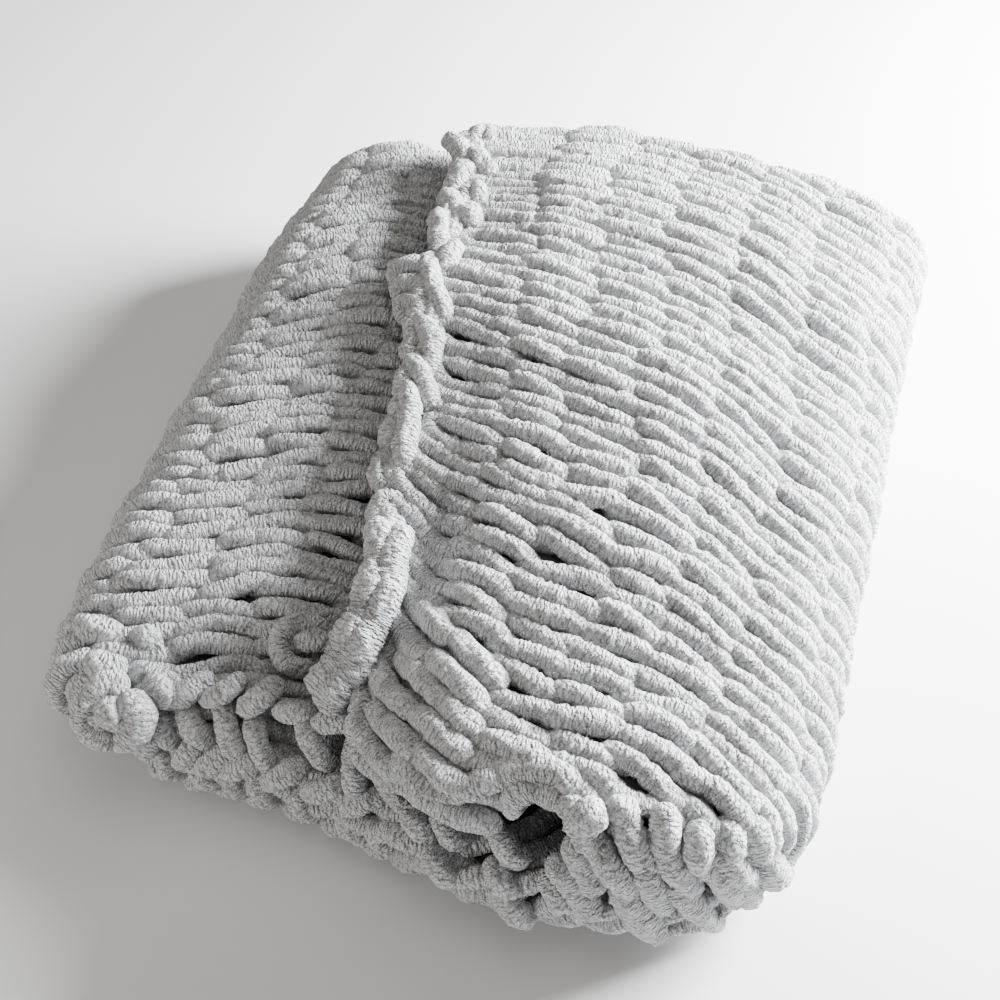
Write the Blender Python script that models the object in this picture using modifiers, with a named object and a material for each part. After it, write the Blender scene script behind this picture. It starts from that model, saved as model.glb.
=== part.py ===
"""A chunky knit blanket, folded in half and then wrapped into a flat bundle.

The blanket is one knitted piece. It is doubled across its wales, with that fold at the back
of the bundle, and the doubled cloth is wrapped once round: from the end that is tucked away
on top, over the left fold, along the underside, over the right fold and back over the top,
where its free edge lies as a ridge. Its front selvedge curls in all round the open front end,
and the free edge is a rolled lip over the front third.

The cloth is one sheet, laid by place(), which turns a place on the flat blanket (metres along
the wales, metres across them) into a place in the bundle. Metres, +Z up, +Y to the back.
"""

import bmesh
import bpy
import numpy as np

# The cloth
THICK = 0.021  # stockinette in chenille yarn about 13 mm thick
PITCH = 0.0280  # from the middle of one layer to the middle of the next
FOLD_R = 0.059  # the outside of a side fold, which is half of a stack of four layers
STACK = 2 * FOLD_R
OUTER = THICK / 2  # depth of the outer layer's middle below the bundle's surface
TURN_R = PITCH / 2  # the back fold, in the middle of the cloth
TUCK = 0.20  # the tucked end passes under the ridge by this much
CLIMBED = 0.15  # the right side has climbed over the tucked end this far beside the ridge
INNER_SHORT = 0.08  # the inner layer stops this short of the ridge
SETTLE = 0.09  # the top layer sinks over this width beside the ridge
CORNER = 0.2  # share of the depth over which both of these end at the back fold
DIP_AHEAD, DIP_WIDTH = 0.08, 0.09  # the tucked end sinks from this far beside the ridge
LIP = 0.030  # width of the rolled lip along the free edge
LIP_RISE = 0.010
LIP_GROOVE = 0.008
LIP_REACH = 0.36  # share of the depth over which the lip is fully rolled
WAVE = 0.003  # unevenness of the outer surface
CENTRE = (-0.0063, 0.2835)  # moves the bundle's middle to the origin

# The bundle from front (0) to back (1): its sides, the ridge, the slack under the top, and
# how far the tucked end sinks where it passes under the ridge
STATION = ("place", "left", "right", "ridge", "slack", "dip")
STATIONS = (
    (0.00, -0.295, 0.240, -0.080, -0.035, 0.005),
    (0.25, -0.295, 0.250, -0.080, -0.005, 0.010),
    (0.50, -0.290, 0.260, -0.090, 0.020, 0.020),
    (0.75, -0.285, 0.270, -0.105, 0.030, 0.025),
    (1.00, -0.270, 0.285, -0.115, 0.020, 0.030),
)

# The stretches along the wales: length on the cloth and the number of steps in the mesh
STRETCHES = (
    ("tucked end and left top", 0.351, 11),
    ("left fold", 0.137, 8),
    ("underside", 0.437, 11),
    ("right fold", 0.137, 8),
    ("right top", 0.286, 12),
)
# The stretches across them
WIDTHS = (
    ("front curl", 0.040, 5),
    ("outer layer", 0.550, 15),
    ("back fold", 0.041, 6),
    ("inner layer", 0.480, 9),
)

# The outline, by distance along the wales: how far the cloth reaches to the front and the back,
# the length and turn (degrees) of the curl along its front selvedge, and how far behind that
# the selvedge of the inner layer lies
EDGE = ("along", "front", "back", "hem", "turn", "inner")
EDGES = (
    (0.000, 0.025, 0.600, 0.035, 60, 0.155),
    (0.200, 0.015, 0.600, 0.035, 65, 0.155),
    (0.350, 0.010, 0.575, 0.040, 75, 0.130),
    (0.420, 0.020, 0.565, 0.040, 95, 0.090),
    (0.490, 0.010, 0.575, 0.045, 105, 0.120),
    (0.640, -0.005, 0.600, 0.055, 110, 0.155),
    (0.780, -0.040, 0.605, 0.070, 115, 0.155),
    (0.925, -0.020, 0.600, 0.050, 100, 0.090),
    (0.990, 0.015, 0.595, 0.045, 95, 0.060),
    (1.060, -0.010, 0.595, 0.045, 85, 0.060),
    (1.150, -0.030, 0.600, 0.045, 75, 0.060),
    (1.250, -0.030, 0.600, 0.045, 60, 0.090),
    (1.348, 0.000, 0.580, 0.045, 20, 0.130),
)


def starts(stretches):
    """Where each stretch starts, and where the last one ends."""
    return np.cumsum([0.0] + [length for _, length, _ in stretches])


ALONG = starts(STRETCHES)
ACROSS = starts(WIDTHS)


def column(names, rows, wanted):
    return np.array([row[names.index(wanted)] for row in rows])


def curve(names, rows, wanted, at):
    """A smooth curve through one column of a table, read at the first column's values."""
    x = column(names, rows, names[0])
    y = column(names, rows, wanted)
    slope = np.gradient(y, x)
    i = np.clip(np.searchsorted(x, at) - 1, 0, len(x) - 2)
    step = x[i + 1] - x[i]
    q = np.clip((at - x[i]) / step, 0, 1)
    return (
        y[i] * (1 + 2 * q) * (1 - q) ** 2
        + slope[i] * step * q * (1 - q) ** 2
        + y[i + 1] * q**2 * (3 - 2 * q)
        + slope[i + 1] * step * q**2 * (q - 1)
    )


def eased(share):
    share = np.clip(share, 0, 1)
    return share * share * (3 - 2 * share)


def stretch_of(at, ends):
    """The stretch that each place lies in, and its share of the way along it."""
    index = np.clip(np.searchsorted(ends, at, side="right") - 1, 0, len(ends) - 2)
    return index, (at - ends[index]) / (ends[index + 1] - ends[index])


def profile(along, across, out):
    """Front-to-back place and depth below the surface, seen from the side."""
    front = curve(EDGE, EDGES, "front", along)
    back = curve(EDGE, EDGES, "back", along) - TURN_R
    bend = np.radians(curve(EDGE, EDGES, "turn", along))
    curl_r = curve(EDGE, EDGES, "hem", along) / bend
    part, share = stretch_of(across, ACROSS)
    start = front + curl_r * np.sin(np.minimum(bend, np.pi / 2))
    curl = bend * (1 - share)
    turn = np.pi * share
    y = np.select(
        [part == 0, part == 1, part == 2],
        [
            start - (curl_r + out) * np.sin(curl),
            start + (back - start) * share,
            back + (TURN_R + out) * np.sin(turn),
        ],
        back + (front + curve(EDGE, EDGES, "inner", along) - back) * share,
    )
    deep = np.select(
        [part == 0, part == 1, part == 2],
        [
            OUTER + curl_r - (curl_r + out) * np.cos(curl),
            OUTER - out + 0 * share,
            OUTER + TURN_R - (TURN_R + out) * np.cos(turn),
        ],
        OUTER + PITCH + out,
    )
    return y, deep, np.clip((y - front) / (back + TURN_R - front), 0, 1)


def wrap(along, deep, left, right, ridge, short):
    """A flat wrap of even layers, seen from the front.

    Gives the sideways place, the height, the share of the top, the stretch, how much of the
    inner layer it is, and the sideways place as the outer layer has it in the folds.
    """
    part, share = stretch_of(along, ALONG)
    inner = np.clip((deep - OUTER) / PITCH, 0, 1)
    r = FOLD_R - deep
    left_bend = left + FOLD_R
    right_bend = right - FOLD_R
    turn = np.pi * share
    x = np.select(
        [part == 0, part == 1, part == 2, part == 3],
        [
            (ridge + TUCK) * (1 - share) + left_bend * share,
            left_bend - r * np.sin(turn),
            left_bend * (1 - share) + right_bend * share,
            right_bend + r * np.sin(turn),
        ],
        right_bend * (1 - share) + (ridge + short * inner) * share,
    )
    top = np.select(
        [part == 0, part == 1, part == 2, part == 3],
        [1, (1 + np.cos(turn)) / 2, 0, (1 - np.cos(turn)) / 2],
        1,
    )
    z = deep * (1 - top) + (STACK - deep) * top
    side = x + np.where(part == 3, (deep - OUTER) * np.sin(turn), 0)
    return x, z, top, part, inner, side


def place(along, across, out=0.0):
    """Where a point of the blanket lies in the bundle, `out` metres off the cloth's middle."""
    along, across, out = np.broadcast_arrays(along, across, out)
    y, deep, depth_share = profile(along, across, out)
    left, right, ridge, slack, dip = (
        curve(STATION, STATIONS, name, depth_share) for name in STATION[1:]
    )
    single = eased((1 - depth_share) / CORNER)
    short = INNER_SHORT * single
    x, z, top, part, inner, side = wrap(along, deep, left, right, ridge, short)
    # The right side climbs over the tucked end, and settles beside the ridge.
    climbed = np.clip((right - side) / (right - ridge - CLIMBED), 0, 1)
    climb = 2 * PITCH * np.sin(np.pi / 2 * climbed)
    climb = climb - PITCH * single * eased((ridge + SETTLE - x) / SETTLE)
    sunk = dip * eased((x - ridge + DIP_AHEAD) / DIP_WIDTH)
    z = z + np.where(part >= 3, climb * (1 - dip / (2 * PITCH)), -sunk * (part == 0)) * top
    # The slack crowns the top between the sides and the ridge.
    sideways = np.where(x < ridge, (ridge - x) / (ridge - left), (side - ridge) / (right - ridge))
    z = z + slack * np.clip(1 - sideways**2, 0, 1) ** 1.1 * top
    # The free edge is a lip, rolled at the front third, with a groove beside it.
    from_edge = ALONG[-1] - along
    rolled = (0.35 + 0.65 * eased((LIP_REACH - depth_share) / 0.12)) * (1 - inner)
    z = z + rolled * LIP_RISE * eased(1 - from_edge / LIP)
    z = z - rolled * LIP_GROOVE * np.exp(-(((from_edge - 1.5 * LIP) / (0.5 * LIP)) ** 2))
    # Uneven, as hand knitting lies, except where it rests.
    wave = np.sin(23 * x + 9 * y) * np.sin(17 * y - 11 * x + 1) + 0.6 * np.sin(41 * y + 13 * x)
    z = z + WAVE * wave * top
    return np.stack([x - CENTRE[0], y - CENTRE[1], z], axis=-1)


def steps(stretches, ends):
    """The mesh lines along one direction of the blanket."""
    counts = [count for _, _, count in stretches]
    runs = zip(ends[:-1], ends[1:], counts)
    lines = [np.linspace(start, end, count, endpoint=False) for start, end, count in runs]
    return np.append(np.concatenate(lines), ends[-1])


def knitted_sheet(name):
    """The whole blanket: a grid laid by place(), made as thick as the cloth."""
    along = steps(STRETCHES, ALONG)
    across = steps(WIDTHS, ACROSS)
    points = place(along[None, :], across[:, None]).reshape(-1, 3)
    cloth = bmesh.new()
    bmesh.ops.create_grid(cloth, x_segments=len(along) - 1, y_segments=len(across) - 1, size=1)
    for vertex, point in zip(cloth.verts, points):
        vertex.co = point
    mesh = bpy.data.meshes.new(name)
    cloth.to_mesh(mesh)
    cloth.free()
    mesh.shade_smooth()
    sheet = bpy.data.objects.new(name, mesh)
    thick = sheet.modifiers.new("Thickness", "SOLIDIFY")
    thick.thickness = THICK
    thick.offset = 0
    thick.use_quality_normals = True
    return sheet


def chenille():
    material = bpy.data.materials.new("pale_grey_chenille")
    material.use_nodes = True
    shader = material.node_tree.nodes["Principled BSDF"]
    shader.inputs["Base Color"].default_value = (0.62, 0.63, 0.67, 1)
    shader.inputs["Roughness"].default_value = 0.95
    shader.inputs["Metallic"].default_value = 0
    return material


def main():
    for obj in list(bpy.data.objects):
        bpy.data.objects.remove(obj)
    parts = bpy.data.collections.new("folded_knit_blanket")
    bpy.context.scene.collection.children.link(parts)
    blanket = knitted_sheet("blanket")
    blanket.data.materials.append(chenille())
    parts.objects.link(blanket)


main()
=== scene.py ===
"""A folded chunky knit blanket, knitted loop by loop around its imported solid.

The blanket is one piece of stockinette in thick chenille yarn. place() lays a spot of the flat
blanket (metres along the wales, metres across them, metres off the middle of the cloth) into
the folded bundle, as the solid does it. course() follows the yarn through one row of loops, and
Yarn makes tubes with a tufted pile around such paths. Metres, +Z up, +Y to the back.
"""

import math

import bpy
import numpy as np
from mathutils import Euler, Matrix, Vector


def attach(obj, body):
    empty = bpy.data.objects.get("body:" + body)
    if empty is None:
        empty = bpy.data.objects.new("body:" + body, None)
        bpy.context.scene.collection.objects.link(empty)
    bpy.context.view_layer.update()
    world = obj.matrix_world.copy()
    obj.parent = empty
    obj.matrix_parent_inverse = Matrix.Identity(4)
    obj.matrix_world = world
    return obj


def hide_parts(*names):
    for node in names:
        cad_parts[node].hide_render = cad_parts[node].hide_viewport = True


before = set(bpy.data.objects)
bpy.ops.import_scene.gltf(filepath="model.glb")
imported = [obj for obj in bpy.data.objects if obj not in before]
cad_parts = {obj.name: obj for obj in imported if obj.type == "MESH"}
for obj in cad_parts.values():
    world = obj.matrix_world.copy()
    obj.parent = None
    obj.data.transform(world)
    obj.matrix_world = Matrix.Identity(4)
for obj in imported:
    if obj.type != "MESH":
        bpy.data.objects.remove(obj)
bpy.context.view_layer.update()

BODY = "root"
NODE = "blanket"
RNG = np.random.default_rng(27)

# ------------------------------------------------------------------ the folded cloth
THICK = 0.021  # the cloth, from the face of the loops to their back
PITCH = 0.0280  # from the middle of one layer to the middle of the next
FOLD_R = 0.059  # the outside of a side fold
STACK = 2 * FOLD_R
OUTER = THICK / 2
TURN_R = PITCH / 2
TUCK = 0.20  # the tucked end passes under the ridge by this much
CLIMBED = 0.15  # the right side has climbed over the tucked end this far beside the ridge
INNER_SHORT = 0.08  # the inner layer stops this short of the ridge
SETTLE = 0.09  # the top layer sinks over this width beside the ridge
CORNER = 0.2  # share of the depth over which both of these end at the back fold
DIP_AHEAD, DIP_WIDTH = 0.08, 0.09  # the tucked end sinks from this far beside the ridge
LIP = 0.030  # width of the rolled lip along the free edge
LIP_RISE = 0.010
LIP_GROOVE = 0.008
GROOVE_AT, GROOVE_HALF = 1.5, 0.5  # in widths of the lip: how far from the edge, and how wide
LIP_REACH, LIP_FADES = 0.36, 0.12  # shares of the depth: the roll has faded there, over this much
LIP_AT_BACK = 0.35  # share of the roll that is left behind that
WAVE = 0.003  # unevenness of the outer surface
CENTRE = (-0.0063, 0.2835)  # moves the bundle's middle to the origin
SLACK_ROUND = 1.1  # the higher, the more the slack gathers in the middle
CAP_DEPTH = 0.056  # curled ends stop short of the middle of a side fold

# The bundle from front (0) to back (1): its sides, the ridge, the slack under the top, and how
# far the tucked end sinks where it passes under the ridge.
STATION = ("place", "left", "right", "ridge", "slack", "dip")
STATIONS = (
    (0.00, -0.295, 0.240, -0.080, -0.035, 0.005),
    (0.25, -0.295, 0.250, -0.080, -0.005, 0.010),
    (0.50, -0.290, 0.260, -0.090, 0.020, 0.020),
    (0.75, -0.285, 0.270, -0.105, 0.030, 0.025),
    (1.00, -0.270, 0.285, -0.115, 0.020, 0.030),
)

# The stretches along the wales: tucked end and left top, left fold, underside, right fold,
# right top. Then those across them: front curl, outer layer, back fold, inner layer.
STRETCHES = (0.351, 0.137, 0.437, 0.137, 0.286)
WIDTHS = (0.040, 0.550, 0.041, 0.480)
ALONG = np.cumsum((0.0,) + STRETCHES)
ACROSS = np.cumsum((0.0,) + WIDTHS)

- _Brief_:
In the listing above, find the line with "for node in" and the line with "RNG = np.random.default_rng(27)", then print exactly those two lines and every line between them, and nothing more.

- _Answer_:
    for node in names:
        cad_parts[node].hide_render = cad_parts[node].hide_viewport = True


before = set(bpy.data.objects)
bpy.ops.import_scene.gltf(filepath="model.glb")
imported = [obj for obj in bpy.data.objects if obj not in before]
cad_parts = {obj.name: obj for obj in imported if obj.type == "MESH"}
for obj in cad_parts.values():
    world = obj.matrix_world.copy()
    obj.parent = None
    obj.data.transform(world)
    obj.matrix_world = Matrix.Identity(4)
for obj in imported:
    if obj.type != "MESH":
        bpy.data.objects.remove(obj)
bpy.context.view_layer.update()

BODY = "root"
NODE = "blanket"
RNG = np.random.default_rng(27)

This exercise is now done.